> [Set problem] Extract all of the data and reproduce it precisely.

> [Source data]
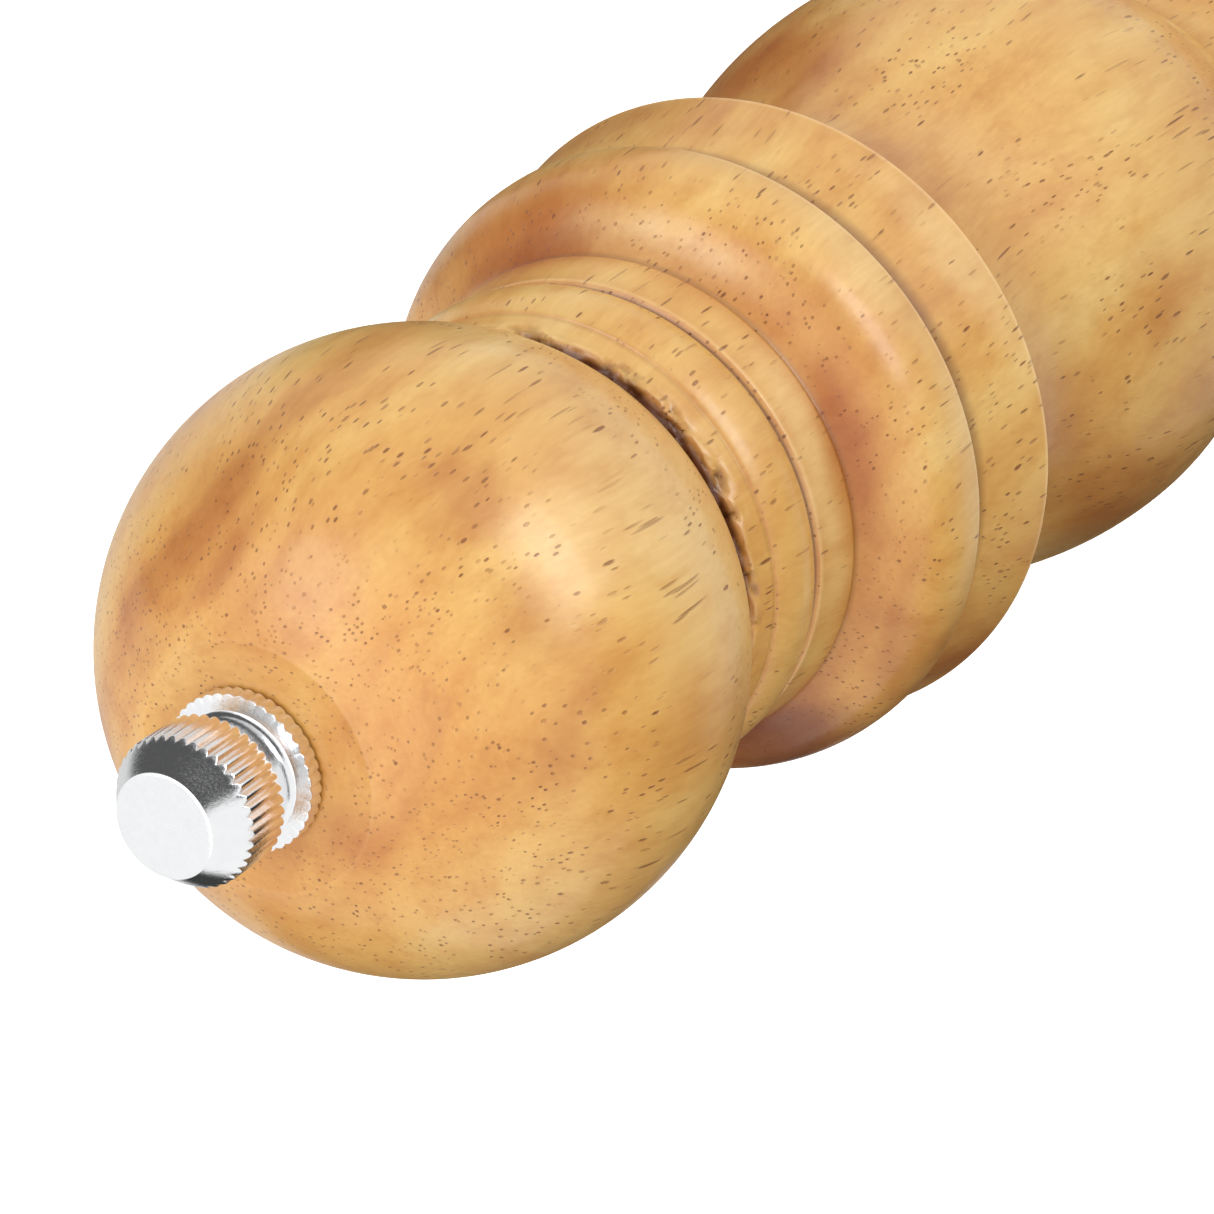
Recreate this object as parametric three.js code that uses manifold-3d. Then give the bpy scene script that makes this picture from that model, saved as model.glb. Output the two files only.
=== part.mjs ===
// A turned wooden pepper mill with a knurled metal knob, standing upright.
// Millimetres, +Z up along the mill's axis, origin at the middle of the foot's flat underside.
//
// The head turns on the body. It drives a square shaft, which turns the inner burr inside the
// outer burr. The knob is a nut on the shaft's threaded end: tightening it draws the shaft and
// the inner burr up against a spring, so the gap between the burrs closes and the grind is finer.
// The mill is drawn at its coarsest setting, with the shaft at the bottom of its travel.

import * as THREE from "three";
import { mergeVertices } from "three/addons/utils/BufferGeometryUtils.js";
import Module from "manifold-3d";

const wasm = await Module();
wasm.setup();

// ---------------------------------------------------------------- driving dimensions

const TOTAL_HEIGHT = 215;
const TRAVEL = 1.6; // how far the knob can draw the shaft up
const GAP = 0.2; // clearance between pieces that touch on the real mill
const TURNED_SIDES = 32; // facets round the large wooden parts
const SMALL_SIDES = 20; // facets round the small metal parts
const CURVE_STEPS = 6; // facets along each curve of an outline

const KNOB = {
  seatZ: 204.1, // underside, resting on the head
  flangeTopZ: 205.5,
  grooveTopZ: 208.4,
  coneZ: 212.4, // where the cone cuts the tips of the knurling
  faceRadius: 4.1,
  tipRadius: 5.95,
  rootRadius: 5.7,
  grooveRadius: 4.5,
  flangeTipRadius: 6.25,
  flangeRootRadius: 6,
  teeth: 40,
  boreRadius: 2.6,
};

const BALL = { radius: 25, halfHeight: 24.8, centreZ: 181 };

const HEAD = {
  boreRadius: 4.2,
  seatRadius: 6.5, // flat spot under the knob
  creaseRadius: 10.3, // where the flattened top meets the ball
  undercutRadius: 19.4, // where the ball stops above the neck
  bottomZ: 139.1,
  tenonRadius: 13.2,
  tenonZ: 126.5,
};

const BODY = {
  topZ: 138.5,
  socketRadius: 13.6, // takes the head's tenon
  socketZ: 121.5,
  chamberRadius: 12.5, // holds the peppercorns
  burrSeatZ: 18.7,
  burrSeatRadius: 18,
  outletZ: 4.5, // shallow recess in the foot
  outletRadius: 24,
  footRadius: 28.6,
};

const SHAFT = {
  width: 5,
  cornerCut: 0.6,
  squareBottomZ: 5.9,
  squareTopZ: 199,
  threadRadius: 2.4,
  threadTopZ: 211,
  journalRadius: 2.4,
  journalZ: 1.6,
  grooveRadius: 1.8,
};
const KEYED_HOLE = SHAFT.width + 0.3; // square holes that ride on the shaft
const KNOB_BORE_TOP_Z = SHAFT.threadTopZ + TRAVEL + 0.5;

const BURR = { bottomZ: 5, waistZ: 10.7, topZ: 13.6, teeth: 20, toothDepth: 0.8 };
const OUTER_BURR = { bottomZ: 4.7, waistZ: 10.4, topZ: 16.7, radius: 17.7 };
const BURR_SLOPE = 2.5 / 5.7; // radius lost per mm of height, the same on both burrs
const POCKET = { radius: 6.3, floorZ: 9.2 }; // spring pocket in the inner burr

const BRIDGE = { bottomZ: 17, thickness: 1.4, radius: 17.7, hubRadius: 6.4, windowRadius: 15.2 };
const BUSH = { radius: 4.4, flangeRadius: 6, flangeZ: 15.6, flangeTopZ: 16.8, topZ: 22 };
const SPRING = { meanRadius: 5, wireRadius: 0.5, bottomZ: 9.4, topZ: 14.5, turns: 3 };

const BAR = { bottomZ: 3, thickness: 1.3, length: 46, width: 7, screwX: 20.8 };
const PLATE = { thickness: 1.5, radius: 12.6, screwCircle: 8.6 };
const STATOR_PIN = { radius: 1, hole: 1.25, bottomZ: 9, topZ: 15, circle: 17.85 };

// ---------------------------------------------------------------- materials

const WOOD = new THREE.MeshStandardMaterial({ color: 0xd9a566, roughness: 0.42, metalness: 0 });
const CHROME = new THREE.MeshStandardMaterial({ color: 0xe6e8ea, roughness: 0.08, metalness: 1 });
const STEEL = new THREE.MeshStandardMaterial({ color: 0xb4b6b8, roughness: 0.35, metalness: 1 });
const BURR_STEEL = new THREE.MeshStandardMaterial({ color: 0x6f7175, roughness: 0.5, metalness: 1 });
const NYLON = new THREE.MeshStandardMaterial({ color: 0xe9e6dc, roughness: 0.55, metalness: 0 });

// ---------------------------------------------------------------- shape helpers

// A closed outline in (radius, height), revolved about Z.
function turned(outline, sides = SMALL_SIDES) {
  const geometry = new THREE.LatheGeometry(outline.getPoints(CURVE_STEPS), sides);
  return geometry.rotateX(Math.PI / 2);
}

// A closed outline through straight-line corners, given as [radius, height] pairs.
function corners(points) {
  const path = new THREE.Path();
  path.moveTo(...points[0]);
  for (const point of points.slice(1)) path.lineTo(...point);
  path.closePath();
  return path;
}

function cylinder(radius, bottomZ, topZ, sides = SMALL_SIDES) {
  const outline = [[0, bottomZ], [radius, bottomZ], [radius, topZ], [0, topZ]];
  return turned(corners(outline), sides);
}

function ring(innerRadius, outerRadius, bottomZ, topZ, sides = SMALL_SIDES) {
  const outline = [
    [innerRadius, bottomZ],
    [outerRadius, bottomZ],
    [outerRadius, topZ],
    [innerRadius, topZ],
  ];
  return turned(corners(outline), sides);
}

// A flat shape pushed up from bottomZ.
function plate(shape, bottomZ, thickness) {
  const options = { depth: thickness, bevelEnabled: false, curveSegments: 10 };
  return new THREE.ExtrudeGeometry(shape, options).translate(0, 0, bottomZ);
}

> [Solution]
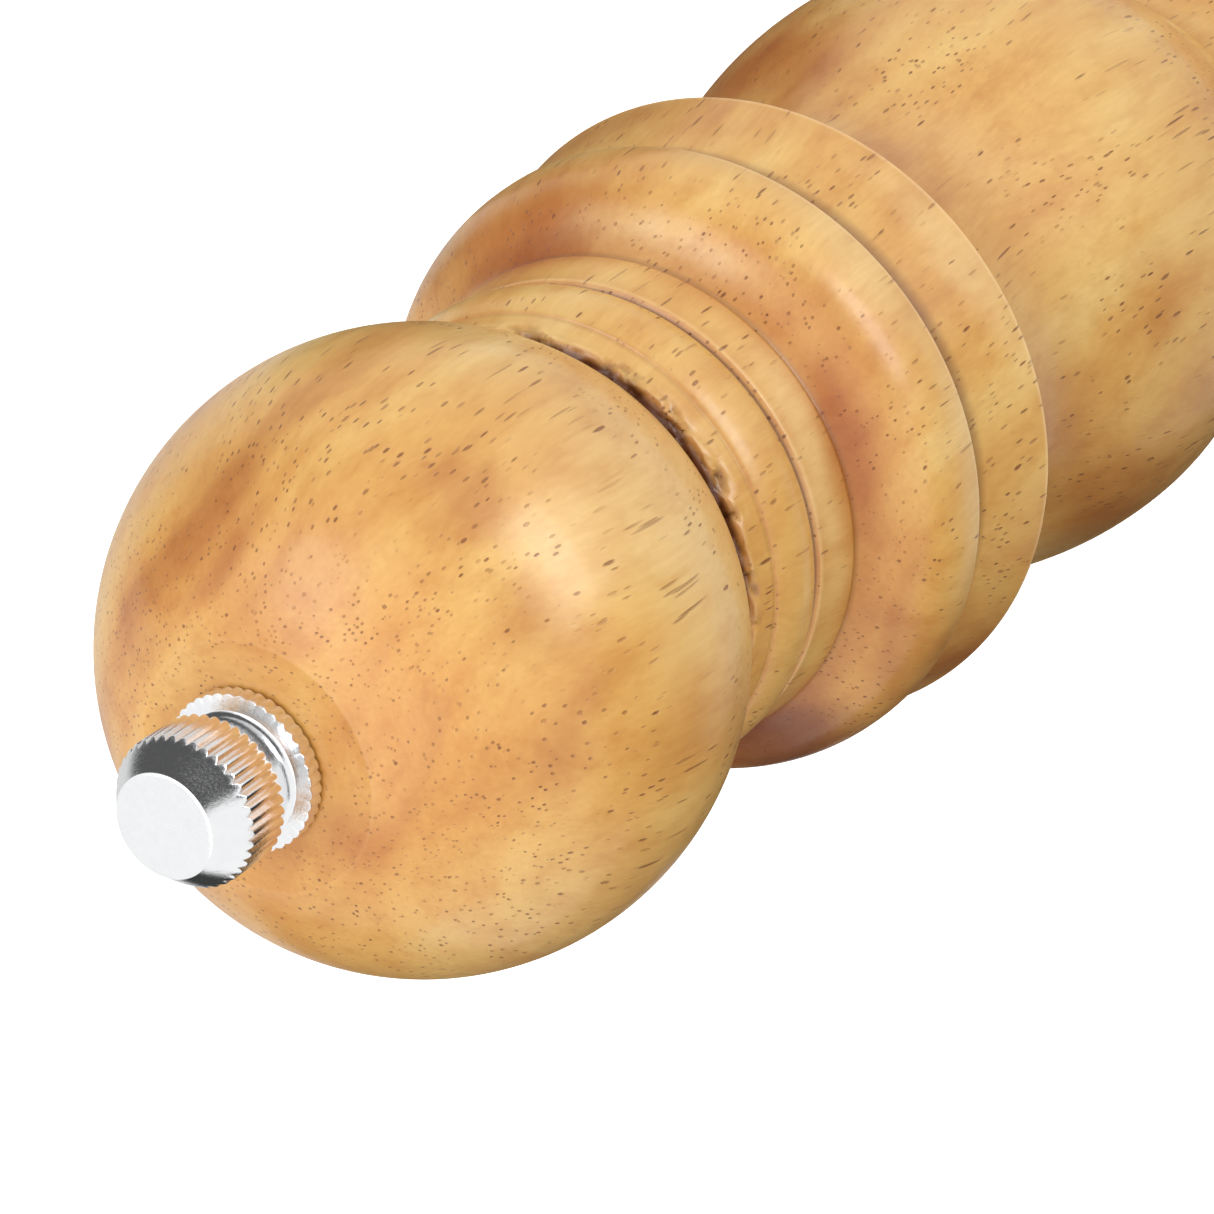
Recreate this object as parametric three.js code that uses manifold-3d. Then give the bpy scene script that makes this picture from that model, saved as model.glb. Output the two files only.
=== part.mjs ===
// A turned wooden pepper mill with a knurled metal knob, standing upright.
// Millimetres, +Z up along the mill's axis, origin at the middle of the foot's flat underside.
//
// The head turns on the body. It drives a square shaft, which turns the inner burr inside the
// outer burr. The knob is a nut on the shaft's threaded end: tightening it draws the shaft and
// the inner burr up against a spring, so the gap between the burrs closes and the grind is finer.
// The mill is drawn at its coarsest setting, with the shaft at the bottom of its travel.

import * as THREE from "three";
import { mergeVertices } from "three/addons/utils/BufferGeometryUtils.js";
import Module from "manifold-3d";

const wasm = await Module();
wasm.setup();

// ---------------------------------------------------------------- driving dimensions

const TOTAL_HEIGHT = 215;
const TRAVEL = 1.6; // how far the knob can draw the shaft up
const GAP = 0.2; // clearance between pieces that touch on the real mill
const TURNED_SIDES = 32; // facets round the large wooden parts
const SMALL_SIDES = 20; // facets round the small metal parts
const CURVE_STEPS = 6; // facets along each curve of an outline

const KNOB = {
  seatZ: 204.1, // underside, resting on the head
  flangeTopZ: 205.5,
  grooveTopZ: 208.4,
  coneZ: 212.4, // where the cone cuts the tips of the knurling
  faceRadius: 4.1,
  tipRadius: 5.95,
  rootRadius: 5.7,
  grooveRadius: 4.5,
  flangeTipRadius: 6.25,
  flangeRootRadius: 6,
  teeth: 40,
  boreRadius: 2.6,
};

const BALL = { radius: 25, halfHeight: 24.8, centreZ: 181 };

const HEAD = {
  boreRadius: 4.2,
  seatRadius: 6.5, // flat spot under the knob
  creaseRadius: 10.3, // where the flattened top meets the ball
  undercutRadius: 19.4, // where the ball stops above the neck
  bottomZ: 139.1,
  tenonRadius: 13.2,
  tenonZ: 126.5,
};

const BODY = {
  topZ: 138.5,
  socketRadius: 13.6, // takes the head's tenon
  socketZ: 121.5,
  chamberRadius: 12.5, // holds the peppercorns
  burrSeatZ: 18.7,
  burrSeatRadius: 18,
  outletZ: 4.5, // shallow recess in the foot
  outletRadius: 24,
  footRadius: 28.6,
};

const SHAFT = {
  width: 5,
  cornerCut: 0.6,
  squareBottomZ: 5.9,
  squareTopZ: 199,
  threadRadius: 2.4,
  threadTopZ: 211,
  journalRadius: 2.4,
  journalZ: 1.6,
  grooveRadius: 1.8,
};
const KEYED_HOLE = SHAFT.width + 0.3; // square holes that ride on the shaft
const KNOB_BORE_TOP_Z = SHAFT.threadTopZ + TRAVEL + 0.5;

const BURR = { bottomZ: 5, waistZ: 10.7, topZ: 13.6, teeth: 20, toothDepth: 0.8 };
const OUTER_BURR = { bottomZ: 4.7, waistZ: 10.4, topZ: 16.7, radius: 17.7 };
const BURR_SLOPE = 2.5 / 5.7; // radius lost per mm of height, the same on both burrs
const POCKET = { radius: 6.3, floorZ: 9.2 }; // spring pocket in the inner burr

const BRIDGE = { bottomZ: 17, thickness: 1.4, radius: 17.7, hubRadius: 6.4, windowRadius: 15.2 };
const BUSH = { radius: 4.4, flangeRadius: 6, flangeZ: 15.6, flangeTopZ: 16.8, topZ: 22 };
const SPRING = { meanRadius: 5, wireRadius: 0.5, bottomZ: 9.4, topZ: 14.5, turns: 3 };

const BAR = { bottomZ: 3, thickness: 1.3, length: 46, width: 7, screwX: 20.8 };
const PLATE = { thickness: 1.5, radius: 12.6, screwCircle: 8.6 };
const STATOR_PIN = { radius: 1, hole: 1.25, bottomZ: 9, topZ: 15, circle: 17.85 };

// ---------------------------------------------------------------- materials

const WOOD = new THREE.MeshStandardMaterial({ color: 0xd9a566, roughness: 0.42, metalness: 0 });
const CHROME = new THREE.MeshStandardMaterial({ color: 0xe6e8ea, roughness: 0.08, metalness: 1 });
const STEEL = new THREE.MeshStandardMaterial({ color: 0xb4b6b8, roughness: 0.35, metalness: 1 });
const BURR_STEEL = new THREE.MeshStandardMaterial({ color: 0x6f7175, roughness: 0.5, metalness: 1 });
const NYLON = new THREE.MeshStandardMaterial({ color: 0xe9e6dc, roughness: 0.55, metalness: 0 });

// ---------------------------------------------------------------- shape helpers

// A closed outline in (radius, height), revolved about Z.
function turned(outline, sides = SMALL_SIDES) {
  const geometry = new THREE.LatheGeometry(outline.getPoints(CURVE_STEPS), sides);
  return geometry.rotateX(Math.PI / 2);
}

// A closed outline through straight-line corners, given as [radius, height] pairs.
function corners(points) {
  const path = new THREE.Path();
  path.moveTo(...points[0]);
  for (const point of points.slice(1)) path.lineTo(...point);
  path.closePath();
  return path;
}

function cylinder(radius, bottomZ, topZ, sides = SMALL_SIDES) {
  const outline = [[0, bottomZ], [radius, bottomZ], [radius, topZ], [0, topZ]];
  return turned(corners(outline), sides);
}

function ring(innerRadius, outerRadius, bottomZ, topZ, sides = SMALL_SIDES) {
  const outline = [
    [innerRadius, bottomZ],
    [outerRadius, bottomZ],
    [outerRadius, topZ],
    [innerRadius, topZ],
  ];
  return turned(corners(outline), sides);
}

// A flat shape pushed up from bottomZ.
function plate(shape, bottomZ, thickness) {
  const options = { depth: thickness, bevelEnabled: false, curveSegments: 10 };
  return new THREE.ExtrudeGeometry(shape, options).translate(0, 0, bottomZ);
}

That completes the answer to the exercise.